The OpenGPT-X research project has released a large language model with seven billion parameters that supports all 24 official languages of the European Union. The model, named "Teuken-7B," is open source and available for download on the Hugging Face platform. Unlike most AI language models, which are primarily trained on English, Teuken-7B was developed from the ground up with a significantly higher proportion of non-English European languages. Approximately half of the training data comes from these languages. The developers emphasize that the model functions reliably in all 24 languages.
The development of Teuken-7B took place within the framework of the OpenGPT-X project, a consortium funded by the German Federal Ministry for Economic Affairs and Climate Action (BMWK) and led by the Fraunhofer Institutes IAIS and IIS. The project aims to create a European alternative to the dominant, mostly US-American, language models. A central aspect is the preservation of data sovereignty. The open-source license allows companies and organizations to adapt the model and operate it locally without having to transfer sensitive data to external providers.
A particular innovation of OpenGPT-X is the multilingual tokenizer. A tokenizer breaks down words into individual components, called tokens. The fewer tokens a text contains, the more efficiently the language model can process it. The tokenizer developed by OpenGPT-X is specifically optimized for the 24 EU languages and enables significantly more efficient and cost-effective training compared to conventional tokenizers, which are primarily geared towards English. This is particularly relevant for European languages with complex word structures, such as German or Finnish.
The training of Teuken-7B took place on the JUWELS supercomputer at the Jülich Research Centre, one of the most powerful computers in Germany. The knowledge gained in the project is also flowing into the development of the European exascale supercomputer JUPITER, which is being built at the Jülich Research Centre and is expected to offer significantly higher computing power for the development of complex AI models starting next year.
Teuken-7B is available in two versions: one for purely research purposes and one under the Apache-2.0 license, which also permits commercial use and integration into proprietary applications.
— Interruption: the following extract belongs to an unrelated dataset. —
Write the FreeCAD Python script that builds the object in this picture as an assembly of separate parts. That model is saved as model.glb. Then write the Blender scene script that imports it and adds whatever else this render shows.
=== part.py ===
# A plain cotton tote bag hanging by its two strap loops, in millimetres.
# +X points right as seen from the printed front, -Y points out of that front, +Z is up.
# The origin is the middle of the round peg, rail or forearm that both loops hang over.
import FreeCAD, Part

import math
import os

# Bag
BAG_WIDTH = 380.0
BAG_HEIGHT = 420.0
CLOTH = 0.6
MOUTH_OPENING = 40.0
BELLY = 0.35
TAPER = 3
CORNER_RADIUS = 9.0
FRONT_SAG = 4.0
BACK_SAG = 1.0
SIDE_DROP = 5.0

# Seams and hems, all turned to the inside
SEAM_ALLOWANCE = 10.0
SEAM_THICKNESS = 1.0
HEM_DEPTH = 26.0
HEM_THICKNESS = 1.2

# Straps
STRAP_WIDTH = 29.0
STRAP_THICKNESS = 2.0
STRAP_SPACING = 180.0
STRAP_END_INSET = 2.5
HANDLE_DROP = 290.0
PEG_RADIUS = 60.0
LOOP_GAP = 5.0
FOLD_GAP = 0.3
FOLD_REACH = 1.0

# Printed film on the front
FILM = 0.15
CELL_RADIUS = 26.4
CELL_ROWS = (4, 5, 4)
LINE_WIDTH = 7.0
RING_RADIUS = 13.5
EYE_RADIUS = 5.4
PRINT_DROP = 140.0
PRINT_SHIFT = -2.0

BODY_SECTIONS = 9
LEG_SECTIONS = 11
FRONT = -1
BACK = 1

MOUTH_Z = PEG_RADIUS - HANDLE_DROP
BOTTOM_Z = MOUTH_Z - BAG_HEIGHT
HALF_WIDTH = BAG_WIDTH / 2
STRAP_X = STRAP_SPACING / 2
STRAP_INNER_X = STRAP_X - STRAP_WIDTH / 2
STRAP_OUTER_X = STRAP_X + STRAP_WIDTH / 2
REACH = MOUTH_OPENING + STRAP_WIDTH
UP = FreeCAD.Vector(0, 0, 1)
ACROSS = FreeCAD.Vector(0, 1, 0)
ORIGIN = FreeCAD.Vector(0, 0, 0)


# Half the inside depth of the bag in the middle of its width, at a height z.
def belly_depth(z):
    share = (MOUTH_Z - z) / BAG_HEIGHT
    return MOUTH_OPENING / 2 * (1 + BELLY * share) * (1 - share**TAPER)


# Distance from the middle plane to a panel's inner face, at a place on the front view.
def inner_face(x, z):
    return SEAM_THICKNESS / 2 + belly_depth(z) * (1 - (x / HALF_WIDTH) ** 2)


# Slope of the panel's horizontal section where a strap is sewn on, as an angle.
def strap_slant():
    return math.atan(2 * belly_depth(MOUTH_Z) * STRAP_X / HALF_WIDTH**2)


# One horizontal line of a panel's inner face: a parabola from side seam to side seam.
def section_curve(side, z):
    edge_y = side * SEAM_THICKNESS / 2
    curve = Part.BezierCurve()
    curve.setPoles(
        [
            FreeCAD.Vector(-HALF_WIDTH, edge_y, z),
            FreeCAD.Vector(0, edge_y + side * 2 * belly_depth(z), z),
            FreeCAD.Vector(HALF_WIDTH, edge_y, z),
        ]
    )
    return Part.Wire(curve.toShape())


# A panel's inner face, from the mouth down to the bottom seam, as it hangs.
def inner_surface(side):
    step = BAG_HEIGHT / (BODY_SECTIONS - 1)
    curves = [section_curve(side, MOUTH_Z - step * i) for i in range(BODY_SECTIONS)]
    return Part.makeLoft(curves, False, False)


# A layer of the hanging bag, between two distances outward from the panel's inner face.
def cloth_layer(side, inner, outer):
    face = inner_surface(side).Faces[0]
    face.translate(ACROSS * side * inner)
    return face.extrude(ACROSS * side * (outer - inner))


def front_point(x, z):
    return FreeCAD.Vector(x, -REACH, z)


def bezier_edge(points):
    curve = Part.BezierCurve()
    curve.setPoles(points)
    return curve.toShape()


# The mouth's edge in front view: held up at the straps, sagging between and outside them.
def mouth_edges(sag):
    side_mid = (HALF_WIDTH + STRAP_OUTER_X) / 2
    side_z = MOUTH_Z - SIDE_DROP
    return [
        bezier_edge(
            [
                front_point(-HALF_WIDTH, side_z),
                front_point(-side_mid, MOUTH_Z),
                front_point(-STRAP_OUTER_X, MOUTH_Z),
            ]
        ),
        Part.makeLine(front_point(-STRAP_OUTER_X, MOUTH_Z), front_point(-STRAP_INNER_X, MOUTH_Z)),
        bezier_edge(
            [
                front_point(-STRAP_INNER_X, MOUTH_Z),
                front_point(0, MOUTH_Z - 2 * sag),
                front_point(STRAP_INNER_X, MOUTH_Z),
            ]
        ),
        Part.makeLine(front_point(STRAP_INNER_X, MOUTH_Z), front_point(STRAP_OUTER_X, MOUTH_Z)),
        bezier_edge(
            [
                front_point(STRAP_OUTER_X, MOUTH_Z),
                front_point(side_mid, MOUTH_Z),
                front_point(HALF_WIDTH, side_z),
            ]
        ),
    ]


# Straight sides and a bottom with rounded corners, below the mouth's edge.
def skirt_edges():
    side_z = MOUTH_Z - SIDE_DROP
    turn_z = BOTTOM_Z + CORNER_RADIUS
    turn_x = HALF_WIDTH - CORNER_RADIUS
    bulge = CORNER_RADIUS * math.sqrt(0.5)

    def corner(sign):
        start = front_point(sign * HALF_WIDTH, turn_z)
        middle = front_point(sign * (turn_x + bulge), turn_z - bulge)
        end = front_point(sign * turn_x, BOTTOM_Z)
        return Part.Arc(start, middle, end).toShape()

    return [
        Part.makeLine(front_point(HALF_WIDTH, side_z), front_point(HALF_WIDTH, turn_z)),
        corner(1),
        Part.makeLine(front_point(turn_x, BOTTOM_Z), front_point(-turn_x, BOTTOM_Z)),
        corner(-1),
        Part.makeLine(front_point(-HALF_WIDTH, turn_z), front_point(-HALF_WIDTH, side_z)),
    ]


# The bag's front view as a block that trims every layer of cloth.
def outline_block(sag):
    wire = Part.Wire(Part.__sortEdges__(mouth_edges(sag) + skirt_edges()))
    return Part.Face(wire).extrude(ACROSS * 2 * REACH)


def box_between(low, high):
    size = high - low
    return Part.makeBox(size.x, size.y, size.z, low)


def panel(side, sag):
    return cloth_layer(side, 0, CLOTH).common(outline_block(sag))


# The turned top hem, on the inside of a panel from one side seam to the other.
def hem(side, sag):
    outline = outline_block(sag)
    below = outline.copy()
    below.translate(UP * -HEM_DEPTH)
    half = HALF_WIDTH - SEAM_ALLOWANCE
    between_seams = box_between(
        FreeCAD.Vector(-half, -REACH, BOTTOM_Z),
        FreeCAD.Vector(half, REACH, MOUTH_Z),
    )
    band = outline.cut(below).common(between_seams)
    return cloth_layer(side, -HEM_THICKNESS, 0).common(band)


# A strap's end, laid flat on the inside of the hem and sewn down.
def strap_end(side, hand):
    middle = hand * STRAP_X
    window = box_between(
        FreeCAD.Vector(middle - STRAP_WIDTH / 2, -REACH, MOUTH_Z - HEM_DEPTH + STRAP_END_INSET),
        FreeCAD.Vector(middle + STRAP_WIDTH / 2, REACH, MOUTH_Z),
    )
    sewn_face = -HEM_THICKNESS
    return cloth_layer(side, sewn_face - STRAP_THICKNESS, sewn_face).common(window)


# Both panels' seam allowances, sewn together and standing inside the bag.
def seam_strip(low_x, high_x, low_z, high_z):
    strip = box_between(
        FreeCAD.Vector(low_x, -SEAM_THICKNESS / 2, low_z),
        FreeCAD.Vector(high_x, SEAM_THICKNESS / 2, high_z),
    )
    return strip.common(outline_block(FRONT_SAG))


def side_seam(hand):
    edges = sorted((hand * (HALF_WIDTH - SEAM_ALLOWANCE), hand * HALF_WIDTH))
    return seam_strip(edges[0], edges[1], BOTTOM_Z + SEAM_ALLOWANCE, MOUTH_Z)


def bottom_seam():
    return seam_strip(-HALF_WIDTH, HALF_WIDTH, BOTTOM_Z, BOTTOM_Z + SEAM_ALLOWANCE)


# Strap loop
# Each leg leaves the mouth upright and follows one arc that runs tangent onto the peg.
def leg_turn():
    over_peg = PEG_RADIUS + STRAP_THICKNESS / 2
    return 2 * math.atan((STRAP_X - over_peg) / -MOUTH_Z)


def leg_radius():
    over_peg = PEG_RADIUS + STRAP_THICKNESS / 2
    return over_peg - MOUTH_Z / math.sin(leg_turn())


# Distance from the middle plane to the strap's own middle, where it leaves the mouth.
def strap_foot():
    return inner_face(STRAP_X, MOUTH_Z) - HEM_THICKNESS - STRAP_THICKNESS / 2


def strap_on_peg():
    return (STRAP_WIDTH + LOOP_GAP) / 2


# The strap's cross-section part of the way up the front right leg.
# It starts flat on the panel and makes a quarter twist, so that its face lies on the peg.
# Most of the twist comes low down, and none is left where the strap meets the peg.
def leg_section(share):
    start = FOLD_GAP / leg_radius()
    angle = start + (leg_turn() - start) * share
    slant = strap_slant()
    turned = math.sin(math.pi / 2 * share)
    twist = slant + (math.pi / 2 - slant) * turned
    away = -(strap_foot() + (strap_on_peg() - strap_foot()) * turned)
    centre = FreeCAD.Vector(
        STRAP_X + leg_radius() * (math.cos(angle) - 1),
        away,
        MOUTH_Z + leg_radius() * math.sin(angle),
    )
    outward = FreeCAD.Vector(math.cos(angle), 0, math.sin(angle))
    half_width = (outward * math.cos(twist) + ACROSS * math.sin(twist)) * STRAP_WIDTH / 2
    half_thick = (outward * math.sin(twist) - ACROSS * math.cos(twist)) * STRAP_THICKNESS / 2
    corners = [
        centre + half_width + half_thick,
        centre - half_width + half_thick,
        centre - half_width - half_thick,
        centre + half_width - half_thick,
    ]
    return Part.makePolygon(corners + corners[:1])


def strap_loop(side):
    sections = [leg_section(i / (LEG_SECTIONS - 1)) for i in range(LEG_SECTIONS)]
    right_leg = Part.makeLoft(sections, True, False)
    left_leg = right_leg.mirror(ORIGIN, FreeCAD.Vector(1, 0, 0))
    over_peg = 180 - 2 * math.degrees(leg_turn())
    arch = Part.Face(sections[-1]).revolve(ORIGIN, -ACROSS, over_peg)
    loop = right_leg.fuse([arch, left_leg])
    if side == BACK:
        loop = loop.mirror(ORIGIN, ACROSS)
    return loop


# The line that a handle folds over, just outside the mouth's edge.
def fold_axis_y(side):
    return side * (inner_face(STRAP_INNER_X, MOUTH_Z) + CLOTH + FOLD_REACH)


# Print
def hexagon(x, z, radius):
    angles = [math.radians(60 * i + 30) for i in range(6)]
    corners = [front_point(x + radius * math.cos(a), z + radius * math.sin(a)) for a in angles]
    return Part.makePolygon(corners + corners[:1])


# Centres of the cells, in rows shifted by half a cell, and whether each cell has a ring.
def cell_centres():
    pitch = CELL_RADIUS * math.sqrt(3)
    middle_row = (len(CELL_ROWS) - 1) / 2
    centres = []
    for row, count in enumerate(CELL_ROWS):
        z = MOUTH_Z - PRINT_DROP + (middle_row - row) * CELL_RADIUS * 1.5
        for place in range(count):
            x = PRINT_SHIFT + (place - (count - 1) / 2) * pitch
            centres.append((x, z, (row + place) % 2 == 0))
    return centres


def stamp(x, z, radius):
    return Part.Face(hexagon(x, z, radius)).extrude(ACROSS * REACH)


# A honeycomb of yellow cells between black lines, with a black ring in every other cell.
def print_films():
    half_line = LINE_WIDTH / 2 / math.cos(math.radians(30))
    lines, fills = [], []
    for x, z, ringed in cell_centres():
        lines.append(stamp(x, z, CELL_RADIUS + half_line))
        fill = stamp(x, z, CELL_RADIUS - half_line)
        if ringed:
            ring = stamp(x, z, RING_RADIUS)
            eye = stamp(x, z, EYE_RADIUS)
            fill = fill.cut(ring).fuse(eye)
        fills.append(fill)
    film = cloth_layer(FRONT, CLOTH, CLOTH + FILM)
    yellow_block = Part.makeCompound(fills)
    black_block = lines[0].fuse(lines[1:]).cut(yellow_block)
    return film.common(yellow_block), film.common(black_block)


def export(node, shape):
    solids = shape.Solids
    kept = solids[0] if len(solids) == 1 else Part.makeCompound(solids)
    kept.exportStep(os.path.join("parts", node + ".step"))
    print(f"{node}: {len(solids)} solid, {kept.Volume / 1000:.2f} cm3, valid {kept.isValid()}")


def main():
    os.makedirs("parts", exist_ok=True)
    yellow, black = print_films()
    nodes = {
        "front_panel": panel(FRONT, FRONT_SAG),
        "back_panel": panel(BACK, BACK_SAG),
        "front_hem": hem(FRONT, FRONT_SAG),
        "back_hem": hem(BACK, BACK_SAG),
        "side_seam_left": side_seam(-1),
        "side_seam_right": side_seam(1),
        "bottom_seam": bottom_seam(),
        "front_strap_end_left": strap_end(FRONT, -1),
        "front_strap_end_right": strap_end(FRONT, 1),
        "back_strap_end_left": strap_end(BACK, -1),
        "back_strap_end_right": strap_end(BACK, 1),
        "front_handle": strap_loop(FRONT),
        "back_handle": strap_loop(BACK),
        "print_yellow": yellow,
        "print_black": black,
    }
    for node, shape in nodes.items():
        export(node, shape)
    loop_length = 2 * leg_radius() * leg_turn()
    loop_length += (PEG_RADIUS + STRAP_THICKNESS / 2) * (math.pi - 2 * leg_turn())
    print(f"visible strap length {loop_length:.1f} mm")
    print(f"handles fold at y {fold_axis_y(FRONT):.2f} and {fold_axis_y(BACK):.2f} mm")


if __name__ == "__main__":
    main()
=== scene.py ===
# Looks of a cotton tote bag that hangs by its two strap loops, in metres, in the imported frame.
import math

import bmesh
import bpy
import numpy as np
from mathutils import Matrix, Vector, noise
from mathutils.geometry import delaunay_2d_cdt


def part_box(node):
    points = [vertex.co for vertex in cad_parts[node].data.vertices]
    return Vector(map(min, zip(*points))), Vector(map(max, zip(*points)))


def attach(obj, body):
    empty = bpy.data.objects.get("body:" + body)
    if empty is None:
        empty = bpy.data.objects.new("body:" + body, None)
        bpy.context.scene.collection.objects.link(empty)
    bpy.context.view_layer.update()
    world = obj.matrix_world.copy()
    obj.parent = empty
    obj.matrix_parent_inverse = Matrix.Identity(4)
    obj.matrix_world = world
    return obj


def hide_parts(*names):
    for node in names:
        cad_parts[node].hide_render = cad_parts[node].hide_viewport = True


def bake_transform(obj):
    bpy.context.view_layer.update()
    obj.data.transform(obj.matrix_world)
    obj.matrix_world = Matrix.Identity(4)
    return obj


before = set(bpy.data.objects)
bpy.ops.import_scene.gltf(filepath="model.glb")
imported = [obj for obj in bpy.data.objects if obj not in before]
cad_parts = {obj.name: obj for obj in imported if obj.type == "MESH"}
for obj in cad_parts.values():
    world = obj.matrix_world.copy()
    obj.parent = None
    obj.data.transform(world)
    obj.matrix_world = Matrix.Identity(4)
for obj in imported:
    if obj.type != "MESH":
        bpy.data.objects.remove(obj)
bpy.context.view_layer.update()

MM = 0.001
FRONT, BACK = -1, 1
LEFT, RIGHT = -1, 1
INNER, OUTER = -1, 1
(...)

The performance of both versions is comparable. However, some of the datasets used for "instruction tuning" were excluded from the commercial version because their license terms do not permit commercial use. Instruction tuning serves to train the model to correctly interpret user instructions, which is important for chat applications, for example.
To evaluate the performance of Teuken-7B, the OpenGPT-X team developed the "European LLM Leaderboard," a ranking that compares language models in almost all official EU languages based on various benchmarks. For this purpose, established benchmarks were translated into 20 EU languages. The leaderboard enables a comprehensive assessment of the multilingual capabilities of language models and thus goes beyond the usual tests, which are mostly limited to English.
The OpenGPT-X project runs until March 2025. During this time, further optimizations and evaluations of the model are planned. The consortium encourages developers and researchers to use, adapt, and further develop the model to strengthen the European AI landscape. Interested parties can exchange ideas and contact the development team via a dedicated Discord server.